Hebei's popular seaside spot Beidaihe has long been the location for the informal summer summits of China’s political elite. As of late last year, however, it was art being discussed, as Beijing’s Ullens Center for Contemporary Art (UCCA) unveiled its new museum overlooking the Bohai Sea,
UCCA Dune.
Designed by Li Hu and Huang Wenjing of OPEN Architecture, the unique structure of interconnected cave-like cells, embedded almost entirely within the wind-swept sand dunes of the shore, is a preservation of one of the few remaining sylvan slips of land designed to reflect the shape of the dunes in the area.
The interior of the space itself is a chain of rooms, explored through intimate tunnels, bright rooms punctured by single skylights, a turreted spiral staircase and nest-like outdoor galleries. Meanwhile, the entire structure – save for a few cavernous openings – has been sunk into the original topography, with the area restored by a covering of sand and local shrubs.

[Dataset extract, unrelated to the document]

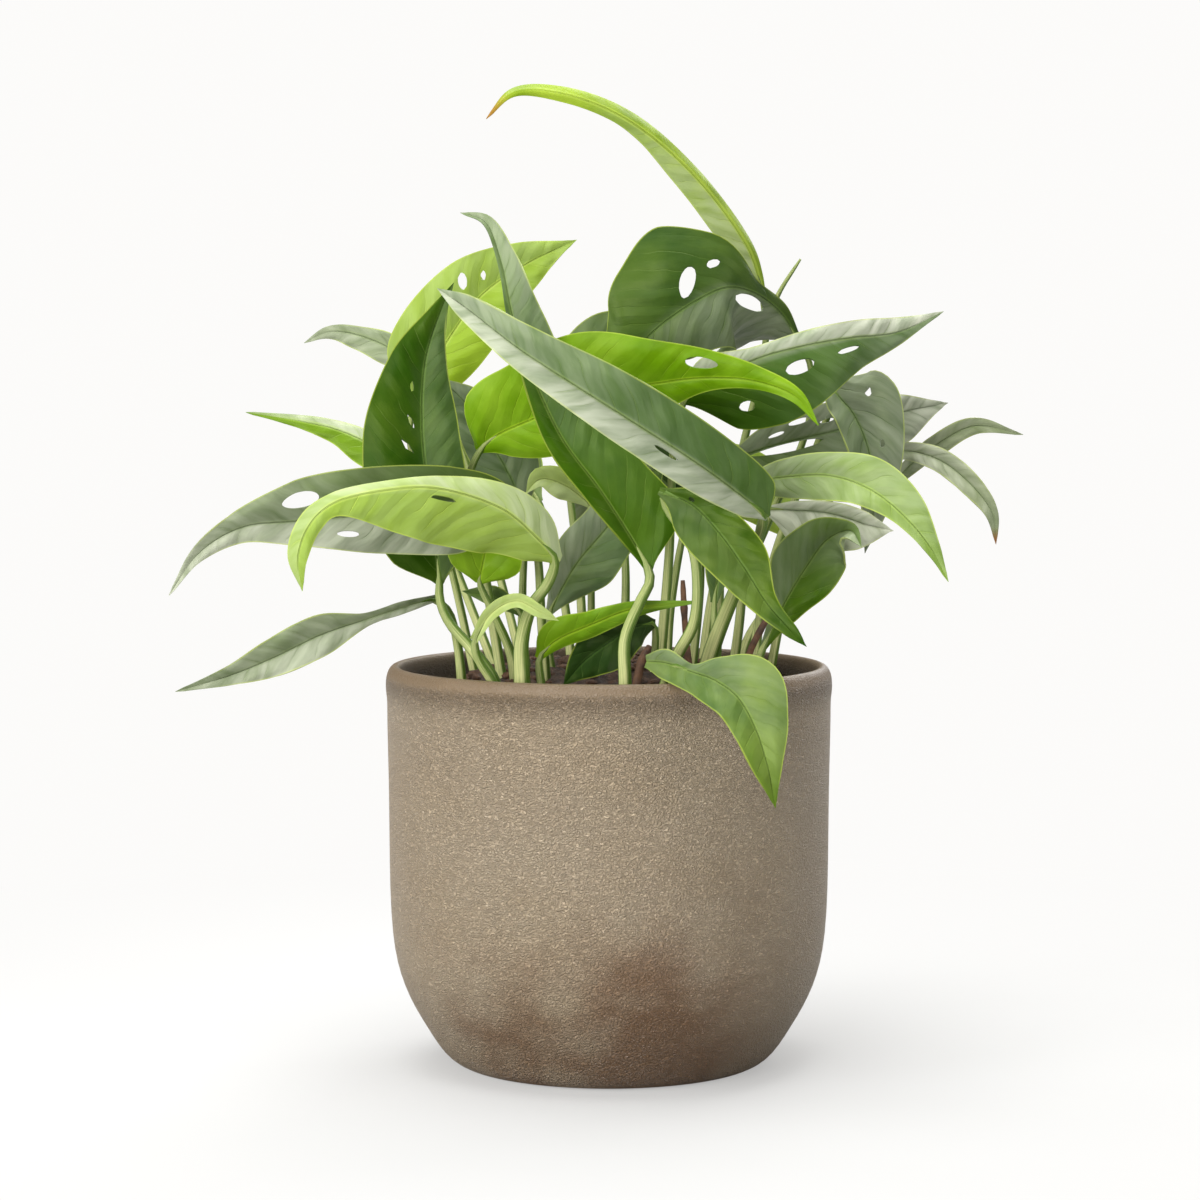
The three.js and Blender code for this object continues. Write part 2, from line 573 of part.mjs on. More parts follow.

With development in China and along this stretch of coast itself showing no signs of slowing, UCCA Dune is an important example of environmentally sensitive building – even if it is still an environment supported by an enormous mass of concrete underneath all the sand. The museum’s inaugural exhibition, After Nature, deals with this rather depressing (but important to understand) paradox: the idea that the human footprint is now so prevalent that it is not only climactically but geologically inextricable from nature. Go see it for yourself until 7 April 2019.